Season matters as well. Longer summer days provide more hours of solar heating, producing stronger and more sustained valley breezes. In winter, the sun sits lower in the sky, days are shorter, and the temperature contrasts are weaker, so the breeze cycle is less pronounced.
Why Valley Breezes Matter
Valley breezes are more than a meteorological curiosity. They have real consequences for wildfire behavior, air quality, and outdoor recreation. In mountainous terrain, daytime valley breezes push fires upslope, increasing their rate of spread and making them harder to predict. Research in the Greater Khingan Mountains found that the daily reversal of mountain-valley wind circulation directly influenced wildfire spread patterns, with afternoon upslope winds driving flames into unburned fuel at higher elevations.
For air quality, valley breezes act as a ventilation system during the day, carrying pollutants and moisture upward and out of the valley. At night, the reverse mountain breeze traps cool, stagnant air on the valley floor, which is why fog, frost, and poor air quality tend to develop overnight in mountain valleys.
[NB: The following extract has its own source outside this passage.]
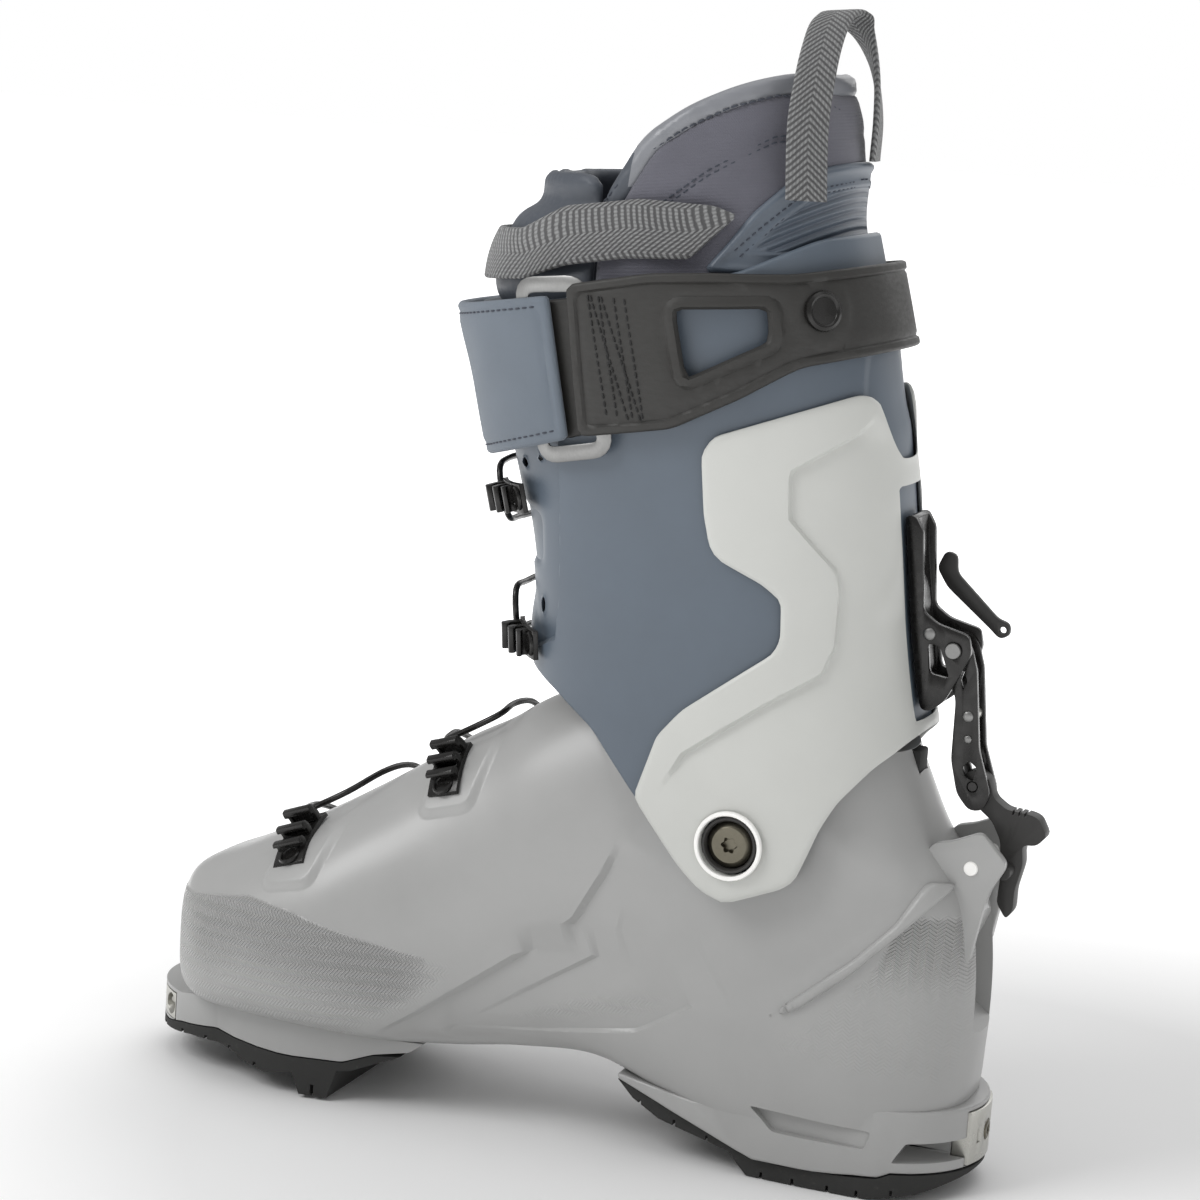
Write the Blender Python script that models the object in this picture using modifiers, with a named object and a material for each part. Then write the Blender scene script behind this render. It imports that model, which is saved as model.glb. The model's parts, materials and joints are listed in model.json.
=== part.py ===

Pilots and paragliders pay close attention to valley breeze cycles. The transition periods, when the breeze shifts direction in morning and evening, can produce windshear and turbulence. Paragliders in particular need to anticipate that upslope thermals along sun-heated slopes will be choppy and that mixing between the valley breeze and ambient wind can cause a wing to collapse or surge. The predictable timing of the cycle makes it manageable, but only if you know when and where to expect the shifts.